▶ [Your objective]
Quote exactly the lines from the line containing "HEAD_FACE_Y, BIN_HALF, HEAD_REAR_Y)" to the line containing "imported = [obj", both lines included, please, and nothing more.

▶ [Supplied data]

--------

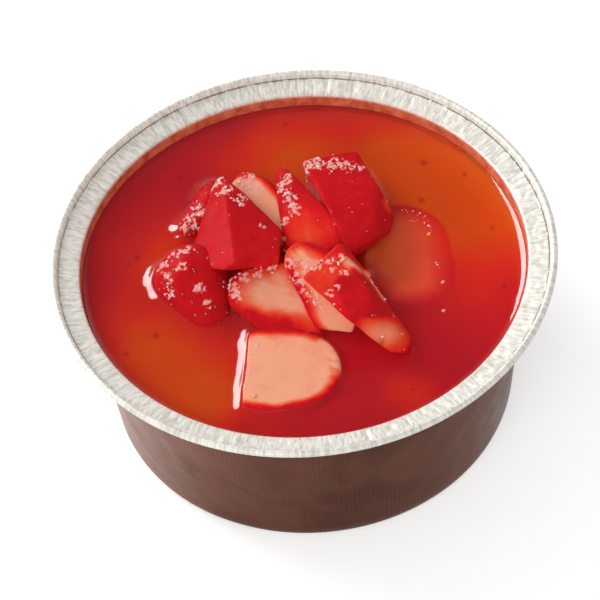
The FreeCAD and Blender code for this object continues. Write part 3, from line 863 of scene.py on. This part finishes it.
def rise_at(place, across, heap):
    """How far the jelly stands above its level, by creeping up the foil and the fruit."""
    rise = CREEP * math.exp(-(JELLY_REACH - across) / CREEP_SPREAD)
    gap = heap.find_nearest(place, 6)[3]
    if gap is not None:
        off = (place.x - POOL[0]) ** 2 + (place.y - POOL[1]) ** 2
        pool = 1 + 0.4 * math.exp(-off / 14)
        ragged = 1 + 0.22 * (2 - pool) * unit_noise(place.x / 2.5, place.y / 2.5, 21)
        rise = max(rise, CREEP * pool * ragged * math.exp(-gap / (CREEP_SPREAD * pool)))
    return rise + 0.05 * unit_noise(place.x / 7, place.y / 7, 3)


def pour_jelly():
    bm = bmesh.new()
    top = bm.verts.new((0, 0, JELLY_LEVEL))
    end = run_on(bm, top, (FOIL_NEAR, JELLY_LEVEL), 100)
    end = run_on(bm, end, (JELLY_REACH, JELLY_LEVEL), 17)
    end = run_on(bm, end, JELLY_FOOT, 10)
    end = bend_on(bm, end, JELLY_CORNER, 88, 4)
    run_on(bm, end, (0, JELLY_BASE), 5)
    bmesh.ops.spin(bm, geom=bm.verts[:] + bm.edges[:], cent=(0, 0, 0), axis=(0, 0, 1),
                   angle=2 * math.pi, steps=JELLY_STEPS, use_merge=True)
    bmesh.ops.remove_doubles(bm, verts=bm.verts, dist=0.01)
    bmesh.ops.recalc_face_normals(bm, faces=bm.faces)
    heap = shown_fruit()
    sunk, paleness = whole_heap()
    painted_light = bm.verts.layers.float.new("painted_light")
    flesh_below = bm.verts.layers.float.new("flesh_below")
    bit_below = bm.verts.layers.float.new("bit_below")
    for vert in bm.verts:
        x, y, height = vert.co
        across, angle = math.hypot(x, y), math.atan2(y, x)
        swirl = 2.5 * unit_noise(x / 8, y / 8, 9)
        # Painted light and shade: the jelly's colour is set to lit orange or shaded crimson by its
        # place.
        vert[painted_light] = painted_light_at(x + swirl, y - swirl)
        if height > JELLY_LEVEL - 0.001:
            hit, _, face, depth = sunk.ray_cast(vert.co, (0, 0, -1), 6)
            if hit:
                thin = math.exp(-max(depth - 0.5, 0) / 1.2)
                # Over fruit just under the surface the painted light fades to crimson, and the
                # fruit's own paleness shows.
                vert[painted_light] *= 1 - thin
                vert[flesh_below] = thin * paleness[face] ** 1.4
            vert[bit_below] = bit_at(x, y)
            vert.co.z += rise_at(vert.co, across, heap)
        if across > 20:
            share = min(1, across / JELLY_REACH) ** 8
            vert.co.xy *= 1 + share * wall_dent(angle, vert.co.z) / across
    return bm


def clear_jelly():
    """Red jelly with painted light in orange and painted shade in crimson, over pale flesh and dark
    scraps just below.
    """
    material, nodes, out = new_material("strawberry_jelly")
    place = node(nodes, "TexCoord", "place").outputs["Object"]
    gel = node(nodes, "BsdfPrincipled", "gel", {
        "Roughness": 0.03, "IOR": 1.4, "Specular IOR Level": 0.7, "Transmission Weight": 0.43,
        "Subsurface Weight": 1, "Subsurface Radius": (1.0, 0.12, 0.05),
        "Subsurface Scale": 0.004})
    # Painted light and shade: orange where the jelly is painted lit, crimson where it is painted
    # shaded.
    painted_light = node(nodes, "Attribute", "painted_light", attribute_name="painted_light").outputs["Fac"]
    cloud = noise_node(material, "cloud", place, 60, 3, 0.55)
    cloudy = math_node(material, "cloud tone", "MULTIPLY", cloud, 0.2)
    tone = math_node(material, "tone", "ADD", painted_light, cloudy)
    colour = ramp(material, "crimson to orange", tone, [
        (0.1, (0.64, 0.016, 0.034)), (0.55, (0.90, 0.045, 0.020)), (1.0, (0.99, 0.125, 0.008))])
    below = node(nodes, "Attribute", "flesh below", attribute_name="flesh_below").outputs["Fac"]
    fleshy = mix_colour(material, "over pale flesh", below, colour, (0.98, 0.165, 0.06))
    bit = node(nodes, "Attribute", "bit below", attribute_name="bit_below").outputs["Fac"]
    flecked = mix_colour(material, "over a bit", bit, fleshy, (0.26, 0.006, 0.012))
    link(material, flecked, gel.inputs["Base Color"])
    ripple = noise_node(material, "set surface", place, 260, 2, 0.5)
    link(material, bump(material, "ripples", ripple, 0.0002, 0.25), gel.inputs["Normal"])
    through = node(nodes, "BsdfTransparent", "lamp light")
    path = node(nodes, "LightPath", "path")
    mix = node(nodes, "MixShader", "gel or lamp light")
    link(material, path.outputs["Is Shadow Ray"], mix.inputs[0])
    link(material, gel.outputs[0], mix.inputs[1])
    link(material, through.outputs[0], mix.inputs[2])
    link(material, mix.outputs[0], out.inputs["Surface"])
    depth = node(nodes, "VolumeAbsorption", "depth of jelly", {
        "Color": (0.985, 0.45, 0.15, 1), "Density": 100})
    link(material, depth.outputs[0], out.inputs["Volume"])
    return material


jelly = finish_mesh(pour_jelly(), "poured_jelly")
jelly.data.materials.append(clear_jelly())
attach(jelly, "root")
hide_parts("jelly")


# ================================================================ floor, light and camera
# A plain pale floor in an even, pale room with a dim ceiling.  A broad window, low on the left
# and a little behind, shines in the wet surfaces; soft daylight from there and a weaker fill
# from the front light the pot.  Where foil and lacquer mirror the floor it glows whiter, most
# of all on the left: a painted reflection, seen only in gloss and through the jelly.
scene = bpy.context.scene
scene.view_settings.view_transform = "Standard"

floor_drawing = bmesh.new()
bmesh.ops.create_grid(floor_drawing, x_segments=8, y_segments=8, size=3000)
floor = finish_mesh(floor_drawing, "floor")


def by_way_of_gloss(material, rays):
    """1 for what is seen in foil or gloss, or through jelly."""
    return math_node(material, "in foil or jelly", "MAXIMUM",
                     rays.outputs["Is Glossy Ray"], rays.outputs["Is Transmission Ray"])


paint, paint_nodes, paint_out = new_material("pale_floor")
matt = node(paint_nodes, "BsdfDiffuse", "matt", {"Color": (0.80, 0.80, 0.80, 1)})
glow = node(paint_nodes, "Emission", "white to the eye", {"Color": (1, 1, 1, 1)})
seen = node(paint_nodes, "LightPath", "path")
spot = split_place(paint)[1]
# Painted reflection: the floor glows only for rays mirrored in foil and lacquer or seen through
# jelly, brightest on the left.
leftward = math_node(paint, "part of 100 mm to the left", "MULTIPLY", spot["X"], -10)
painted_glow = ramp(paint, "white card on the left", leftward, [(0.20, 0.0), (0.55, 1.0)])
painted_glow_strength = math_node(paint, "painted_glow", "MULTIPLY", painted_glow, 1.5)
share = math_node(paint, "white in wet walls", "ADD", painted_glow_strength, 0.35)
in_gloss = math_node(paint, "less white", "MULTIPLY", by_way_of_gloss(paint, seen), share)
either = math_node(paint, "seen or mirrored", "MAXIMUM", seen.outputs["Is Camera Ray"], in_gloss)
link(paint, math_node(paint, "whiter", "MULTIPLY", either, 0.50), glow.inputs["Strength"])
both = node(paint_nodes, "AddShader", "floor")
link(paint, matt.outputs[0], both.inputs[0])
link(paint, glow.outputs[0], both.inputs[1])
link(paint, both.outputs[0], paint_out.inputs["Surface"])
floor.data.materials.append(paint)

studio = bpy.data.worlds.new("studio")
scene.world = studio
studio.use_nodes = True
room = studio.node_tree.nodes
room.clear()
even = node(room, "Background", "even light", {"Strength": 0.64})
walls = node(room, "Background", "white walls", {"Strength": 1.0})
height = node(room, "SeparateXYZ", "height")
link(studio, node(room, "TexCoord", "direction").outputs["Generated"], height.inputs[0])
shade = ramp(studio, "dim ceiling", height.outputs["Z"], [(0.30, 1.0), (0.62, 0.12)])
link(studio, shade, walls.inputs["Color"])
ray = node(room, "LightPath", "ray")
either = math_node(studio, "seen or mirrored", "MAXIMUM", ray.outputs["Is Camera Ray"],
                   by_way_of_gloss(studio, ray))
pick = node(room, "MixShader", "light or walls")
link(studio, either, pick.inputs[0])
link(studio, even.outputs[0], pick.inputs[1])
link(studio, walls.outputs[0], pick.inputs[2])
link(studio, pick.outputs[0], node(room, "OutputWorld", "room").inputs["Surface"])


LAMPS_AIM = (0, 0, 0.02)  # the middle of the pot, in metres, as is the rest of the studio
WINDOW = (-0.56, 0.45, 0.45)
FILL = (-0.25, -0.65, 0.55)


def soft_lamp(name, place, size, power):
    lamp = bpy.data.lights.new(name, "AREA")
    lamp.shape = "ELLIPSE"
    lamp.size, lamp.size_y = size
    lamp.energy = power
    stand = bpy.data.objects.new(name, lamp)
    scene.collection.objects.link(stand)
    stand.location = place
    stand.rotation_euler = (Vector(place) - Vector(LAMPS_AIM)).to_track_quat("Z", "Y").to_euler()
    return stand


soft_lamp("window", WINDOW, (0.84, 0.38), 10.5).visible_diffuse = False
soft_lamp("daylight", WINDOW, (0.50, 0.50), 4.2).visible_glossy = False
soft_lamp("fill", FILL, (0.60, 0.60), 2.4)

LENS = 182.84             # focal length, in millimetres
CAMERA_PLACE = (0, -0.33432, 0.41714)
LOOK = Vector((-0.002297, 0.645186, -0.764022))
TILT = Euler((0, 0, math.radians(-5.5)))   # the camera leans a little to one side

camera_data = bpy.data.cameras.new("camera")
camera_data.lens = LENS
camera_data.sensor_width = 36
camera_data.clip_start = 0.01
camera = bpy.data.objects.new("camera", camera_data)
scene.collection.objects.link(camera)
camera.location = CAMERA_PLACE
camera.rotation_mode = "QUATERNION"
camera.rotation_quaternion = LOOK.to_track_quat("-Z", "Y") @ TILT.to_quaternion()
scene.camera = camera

--------

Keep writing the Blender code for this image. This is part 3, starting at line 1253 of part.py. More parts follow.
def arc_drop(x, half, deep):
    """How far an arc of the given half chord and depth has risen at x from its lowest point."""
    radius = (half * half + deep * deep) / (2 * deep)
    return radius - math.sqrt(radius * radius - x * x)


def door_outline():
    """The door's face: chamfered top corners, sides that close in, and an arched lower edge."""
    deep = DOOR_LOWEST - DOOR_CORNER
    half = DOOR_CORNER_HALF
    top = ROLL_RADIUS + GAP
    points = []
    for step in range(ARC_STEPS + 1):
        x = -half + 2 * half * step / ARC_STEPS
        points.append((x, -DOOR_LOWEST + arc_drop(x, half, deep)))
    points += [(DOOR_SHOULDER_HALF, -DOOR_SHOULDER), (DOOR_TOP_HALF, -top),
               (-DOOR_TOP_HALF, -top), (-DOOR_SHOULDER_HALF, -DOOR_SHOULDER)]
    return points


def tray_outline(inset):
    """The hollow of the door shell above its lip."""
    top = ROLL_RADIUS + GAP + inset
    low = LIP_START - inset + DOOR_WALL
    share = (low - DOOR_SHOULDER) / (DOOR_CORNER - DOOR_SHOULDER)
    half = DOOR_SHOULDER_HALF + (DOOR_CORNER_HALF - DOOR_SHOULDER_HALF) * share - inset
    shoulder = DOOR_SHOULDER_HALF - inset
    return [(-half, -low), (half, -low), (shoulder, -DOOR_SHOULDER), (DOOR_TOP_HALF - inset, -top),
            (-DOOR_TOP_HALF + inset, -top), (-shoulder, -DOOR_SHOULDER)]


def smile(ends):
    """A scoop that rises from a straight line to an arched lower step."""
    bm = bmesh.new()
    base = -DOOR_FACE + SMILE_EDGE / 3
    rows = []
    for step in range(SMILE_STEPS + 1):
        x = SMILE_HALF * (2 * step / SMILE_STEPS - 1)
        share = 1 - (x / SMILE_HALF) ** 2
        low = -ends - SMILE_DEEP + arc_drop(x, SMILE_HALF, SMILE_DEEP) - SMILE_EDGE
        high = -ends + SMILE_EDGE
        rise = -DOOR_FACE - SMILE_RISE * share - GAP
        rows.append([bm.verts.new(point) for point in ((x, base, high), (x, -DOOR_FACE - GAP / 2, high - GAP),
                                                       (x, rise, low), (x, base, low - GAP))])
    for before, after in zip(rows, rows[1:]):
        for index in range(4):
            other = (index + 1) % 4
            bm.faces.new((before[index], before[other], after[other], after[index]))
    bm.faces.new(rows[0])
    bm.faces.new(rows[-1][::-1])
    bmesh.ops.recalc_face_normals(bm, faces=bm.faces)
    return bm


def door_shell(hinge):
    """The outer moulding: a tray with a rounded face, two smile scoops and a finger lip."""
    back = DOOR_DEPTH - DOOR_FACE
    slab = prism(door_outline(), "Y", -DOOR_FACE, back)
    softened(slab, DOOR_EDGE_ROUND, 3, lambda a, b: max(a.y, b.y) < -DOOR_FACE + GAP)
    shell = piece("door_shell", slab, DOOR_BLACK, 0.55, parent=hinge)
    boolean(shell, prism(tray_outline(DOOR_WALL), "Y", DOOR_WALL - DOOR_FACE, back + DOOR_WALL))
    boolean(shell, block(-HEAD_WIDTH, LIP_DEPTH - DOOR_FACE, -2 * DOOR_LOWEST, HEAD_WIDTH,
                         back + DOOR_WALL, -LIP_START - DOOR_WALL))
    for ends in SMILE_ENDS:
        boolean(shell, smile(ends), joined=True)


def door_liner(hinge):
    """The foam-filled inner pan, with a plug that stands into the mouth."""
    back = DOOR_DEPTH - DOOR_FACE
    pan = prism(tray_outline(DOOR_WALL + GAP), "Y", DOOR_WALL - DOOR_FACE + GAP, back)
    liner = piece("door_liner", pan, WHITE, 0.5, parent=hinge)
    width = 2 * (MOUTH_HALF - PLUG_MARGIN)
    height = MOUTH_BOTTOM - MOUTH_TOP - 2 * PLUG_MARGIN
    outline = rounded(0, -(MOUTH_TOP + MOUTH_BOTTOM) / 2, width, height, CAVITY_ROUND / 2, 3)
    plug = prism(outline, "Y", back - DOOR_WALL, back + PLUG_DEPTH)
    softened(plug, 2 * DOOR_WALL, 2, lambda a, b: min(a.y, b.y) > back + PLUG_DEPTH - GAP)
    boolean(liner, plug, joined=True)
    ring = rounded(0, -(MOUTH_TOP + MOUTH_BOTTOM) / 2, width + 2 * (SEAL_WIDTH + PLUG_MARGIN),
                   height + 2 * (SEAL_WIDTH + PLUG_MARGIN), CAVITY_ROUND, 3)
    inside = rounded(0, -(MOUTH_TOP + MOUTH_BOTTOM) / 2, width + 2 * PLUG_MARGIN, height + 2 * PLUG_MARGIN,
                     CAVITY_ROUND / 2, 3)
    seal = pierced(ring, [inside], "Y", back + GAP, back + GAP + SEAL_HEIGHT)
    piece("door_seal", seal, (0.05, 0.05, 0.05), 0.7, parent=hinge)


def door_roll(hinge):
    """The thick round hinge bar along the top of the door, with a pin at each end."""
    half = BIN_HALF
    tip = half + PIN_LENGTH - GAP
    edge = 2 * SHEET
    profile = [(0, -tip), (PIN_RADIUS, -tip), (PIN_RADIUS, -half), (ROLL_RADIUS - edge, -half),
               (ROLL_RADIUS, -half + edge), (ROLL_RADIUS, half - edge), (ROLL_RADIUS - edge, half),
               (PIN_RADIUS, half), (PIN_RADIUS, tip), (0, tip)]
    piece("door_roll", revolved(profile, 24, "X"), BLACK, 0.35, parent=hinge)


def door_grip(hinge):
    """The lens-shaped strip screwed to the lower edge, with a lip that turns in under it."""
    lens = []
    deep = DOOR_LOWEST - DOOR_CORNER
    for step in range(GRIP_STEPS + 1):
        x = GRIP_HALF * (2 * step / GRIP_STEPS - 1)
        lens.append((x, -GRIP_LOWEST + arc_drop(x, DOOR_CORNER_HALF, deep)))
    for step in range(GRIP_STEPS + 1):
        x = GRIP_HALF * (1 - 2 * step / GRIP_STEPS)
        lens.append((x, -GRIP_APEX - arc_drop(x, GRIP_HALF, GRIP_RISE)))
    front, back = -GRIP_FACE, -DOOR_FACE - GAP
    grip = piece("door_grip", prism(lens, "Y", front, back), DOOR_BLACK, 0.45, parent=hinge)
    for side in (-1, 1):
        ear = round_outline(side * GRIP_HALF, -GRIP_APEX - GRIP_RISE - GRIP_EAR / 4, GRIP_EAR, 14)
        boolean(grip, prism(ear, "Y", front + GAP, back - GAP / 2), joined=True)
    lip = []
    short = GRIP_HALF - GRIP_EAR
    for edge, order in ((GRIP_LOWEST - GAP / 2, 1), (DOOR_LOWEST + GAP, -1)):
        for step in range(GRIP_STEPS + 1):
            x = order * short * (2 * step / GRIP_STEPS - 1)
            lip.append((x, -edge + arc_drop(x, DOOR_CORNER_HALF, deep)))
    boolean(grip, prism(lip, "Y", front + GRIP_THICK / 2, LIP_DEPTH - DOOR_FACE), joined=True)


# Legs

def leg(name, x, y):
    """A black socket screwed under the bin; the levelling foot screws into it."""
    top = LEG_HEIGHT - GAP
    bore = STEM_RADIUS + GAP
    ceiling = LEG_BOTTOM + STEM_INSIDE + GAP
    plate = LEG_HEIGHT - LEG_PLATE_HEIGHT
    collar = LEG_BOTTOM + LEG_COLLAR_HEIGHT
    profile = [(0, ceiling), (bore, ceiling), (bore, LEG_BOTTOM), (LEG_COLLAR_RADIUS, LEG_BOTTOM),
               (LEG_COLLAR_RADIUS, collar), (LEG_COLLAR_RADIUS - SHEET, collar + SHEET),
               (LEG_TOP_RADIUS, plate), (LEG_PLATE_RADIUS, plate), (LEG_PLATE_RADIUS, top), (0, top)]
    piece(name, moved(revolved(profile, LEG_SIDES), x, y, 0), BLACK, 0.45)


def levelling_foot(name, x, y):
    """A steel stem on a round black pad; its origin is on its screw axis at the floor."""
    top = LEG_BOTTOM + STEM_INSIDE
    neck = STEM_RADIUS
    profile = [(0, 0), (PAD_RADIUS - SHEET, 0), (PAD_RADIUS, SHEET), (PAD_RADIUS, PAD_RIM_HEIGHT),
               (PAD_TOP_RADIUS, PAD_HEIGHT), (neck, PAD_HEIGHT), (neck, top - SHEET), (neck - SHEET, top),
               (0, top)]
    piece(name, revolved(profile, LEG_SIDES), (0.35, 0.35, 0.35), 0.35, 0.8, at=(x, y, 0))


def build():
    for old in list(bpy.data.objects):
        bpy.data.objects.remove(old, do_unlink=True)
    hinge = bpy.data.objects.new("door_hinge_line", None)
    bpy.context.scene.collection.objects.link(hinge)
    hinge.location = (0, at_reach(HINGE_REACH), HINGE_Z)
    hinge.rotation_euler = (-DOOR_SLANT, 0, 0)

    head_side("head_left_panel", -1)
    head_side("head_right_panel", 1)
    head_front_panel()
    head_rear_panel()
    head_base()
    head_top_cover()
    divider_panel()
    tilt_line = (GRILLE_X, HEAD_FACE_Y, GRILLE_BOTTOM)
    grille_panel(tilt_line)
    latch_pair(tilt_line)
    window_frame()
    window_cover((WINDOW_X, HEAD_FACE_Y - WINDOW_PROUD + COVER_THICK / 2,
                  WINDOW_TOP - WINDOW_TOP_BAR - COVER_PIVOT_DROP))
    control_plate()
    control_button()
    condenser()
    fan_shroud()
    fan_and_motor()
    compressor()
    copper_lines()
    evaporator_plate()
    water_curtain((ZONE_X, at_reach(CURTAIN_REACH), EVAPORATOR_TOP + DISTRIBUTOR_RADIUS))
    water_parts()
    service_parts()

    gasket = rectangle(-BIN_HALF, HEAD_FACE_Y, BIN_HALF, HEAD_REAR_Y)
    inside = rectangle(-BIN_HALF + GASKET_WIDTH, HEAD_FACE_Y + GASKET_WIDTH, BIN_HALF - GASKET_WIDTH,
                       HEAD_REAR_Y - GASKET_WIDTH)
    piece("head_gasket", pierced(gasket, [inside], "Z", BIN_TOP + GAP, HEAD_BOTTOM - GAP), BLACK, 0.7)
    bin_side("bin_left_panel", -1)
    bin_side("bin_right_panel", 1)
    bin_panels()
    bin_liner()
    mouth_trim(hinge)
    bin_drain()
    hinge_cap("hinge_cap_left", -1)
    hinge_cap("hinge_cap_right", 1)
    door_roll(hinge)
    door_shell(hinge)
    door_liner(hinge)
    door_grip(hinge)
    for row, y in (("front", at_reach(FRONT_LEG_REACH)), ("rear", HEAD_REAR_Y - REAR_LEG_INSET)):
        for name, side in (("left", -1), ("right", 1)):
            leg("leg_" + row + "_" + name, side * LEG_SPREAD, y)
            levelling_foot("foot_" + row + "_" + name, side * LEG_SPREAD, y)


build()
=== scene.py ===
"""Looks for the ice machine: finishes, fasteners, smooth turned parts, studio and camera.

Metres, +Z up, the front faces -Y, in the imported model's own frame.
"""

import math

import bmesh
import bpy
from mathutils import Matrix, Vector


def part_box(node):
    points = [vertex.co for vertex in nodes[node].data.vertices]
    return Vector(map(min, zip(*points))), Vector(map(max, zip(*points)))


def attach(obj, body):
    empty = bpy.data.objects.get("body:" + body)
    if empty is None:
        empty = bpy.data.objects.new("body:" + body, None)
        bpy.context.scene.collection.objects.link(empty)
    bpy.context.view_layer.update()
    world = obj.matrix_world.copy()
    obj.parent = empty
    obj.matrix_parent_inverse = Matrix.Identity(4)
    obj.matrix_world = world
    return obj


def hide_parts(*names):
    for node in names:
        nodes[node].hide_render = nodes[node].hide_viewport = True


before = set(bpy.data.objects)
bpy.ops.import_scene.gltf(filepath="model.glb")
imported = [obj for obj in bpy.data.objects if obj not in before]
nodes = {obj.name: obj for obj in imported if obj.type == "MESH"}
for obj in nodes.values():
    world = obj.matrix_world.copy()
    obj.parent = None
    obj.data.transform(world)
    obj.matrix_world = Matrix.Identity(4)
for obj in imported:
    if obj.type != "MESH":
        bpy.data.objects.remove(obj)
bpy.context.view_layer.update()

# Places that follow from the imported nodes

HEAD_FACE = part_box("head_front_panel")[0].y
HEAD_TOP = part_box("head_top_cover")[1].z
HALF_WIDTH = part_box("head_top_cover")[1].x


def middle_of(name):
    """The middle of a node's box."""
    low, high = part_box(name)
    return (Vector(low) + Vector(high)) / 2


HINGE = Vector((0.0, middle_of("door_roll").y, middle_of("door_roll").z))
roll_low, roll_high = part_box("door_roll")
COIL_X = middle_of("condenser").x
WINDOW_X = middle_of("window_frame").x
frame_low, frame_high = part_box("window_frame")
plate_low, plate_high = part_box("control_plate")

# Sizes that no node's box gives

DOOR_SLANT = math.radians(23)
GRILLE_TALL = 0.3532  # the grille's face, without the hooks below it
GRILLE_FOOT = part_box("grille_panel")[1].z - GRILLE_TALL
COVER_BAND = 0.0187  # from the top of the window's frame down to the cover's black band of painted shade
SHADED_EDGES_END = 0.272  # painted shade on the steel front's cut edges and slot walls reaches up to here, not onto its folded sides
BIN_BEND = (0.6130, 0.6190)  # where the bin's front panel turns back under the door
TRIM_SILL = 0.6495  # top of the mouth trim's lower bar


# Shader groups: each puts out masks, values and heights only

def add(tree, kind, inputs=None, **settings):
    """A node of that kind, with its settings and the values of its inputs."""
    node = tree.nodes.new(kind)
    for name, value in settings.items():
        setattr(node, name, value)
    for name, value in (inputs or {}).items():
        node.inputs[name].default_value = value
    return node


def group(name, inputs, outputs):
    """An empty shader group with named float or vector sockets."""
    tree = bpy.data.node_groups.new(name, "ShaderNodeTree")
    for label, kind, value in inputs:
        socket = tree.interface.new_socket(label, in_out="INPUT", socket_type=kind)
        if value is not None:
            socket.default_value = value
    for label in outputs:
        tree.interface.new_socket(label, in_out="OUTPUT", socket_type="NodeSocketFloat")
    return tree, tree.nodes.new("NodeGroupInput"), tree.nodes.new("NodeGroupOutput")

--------

▶ [Exercise response]
    gasket = rectangle(-BIN_HALF, HEAD_FACE_Y, BIN_HALF, HEAD_REAR_Y)
    inside = rectangle(-BIN_HALF + GASKET_WIDTH, HEAD_FACE_Y + GASKET_WIDTH, BIN_HALF - GASKET_WIDTH,
                       HEAD_REAR_Y - GASKET_WIDTH)
    piece("head_gasket", pierced(gasket, [inside], "Z", BIN_TOP + GAP, HEAD_BOTTOM - GAP), BLACK, 0.7)
    bin_side("bin_left_panel", -1)
    bin_side("bin_right_panel", 1)
    bin_panels()
    bin_liner()
    mouth_trim(hinge)
    bin_drain()
    hinge_cap("hinge_cap_left", -1)
    hinge_cap("hinge_cap_right", 1)
    door_roll(hinge)
    door_shell(hinge)
    door_liner(hinge)
    door_grip(hinge)
    for row, y in (("front", at_reach(FRONT_LEG_REACH)), ("rear", HEAD_REAR_Y - REAR_LEG_INSET)):
        for name, side in (("left", -1), ("right", 1)):
            leg("leg_" + row + "_" + name, side * LEG_SPREAD, y)
            levelling_foot("foot_" + row + "_" + name, side * LEG_SPREAD, y)


build()
=== scene.py ===
"""Looks for the ice machine: finishes, fasteners, smooth turned parts, studio and camera.

Metres, +Z up, the front faces -Y, in the imported model's own frame.
"""

import math

import bmesh
import bpy
from mathutils import Matrix, Vector


def part_box(node):
    points = [vertex.co for vertex in nodes[node].data.vertices]
    return Vector(map(min, zip(*points))), Vector(map(max, zip(*points)))


def attach(obj, body):
    empty = bpy.data.objects.get("body:" + body)
    if empty is None:
        empty = bpy.data.objects.new("body:" + body, None)
        bpy.context.scene.collection.objects.link(empty)
    bpy.context.view_layer.update()
    world = obj.matrix_world.copy()
    obj.parent = empty
    obj.matrix_parent_inverse = Matrix.Identity(4)
    obj.matrix_world = world
    return obj


def hide_parts(*names):
    for node in names:
        nodes[node].hide_render = nodes[node].hide_viewport = True


before = set(bpy.data.objects)
bpy.ops.import_scene.gltf(filepath="model.glb")
imported = [obj for obj in bpy.data.objects if obj not in before]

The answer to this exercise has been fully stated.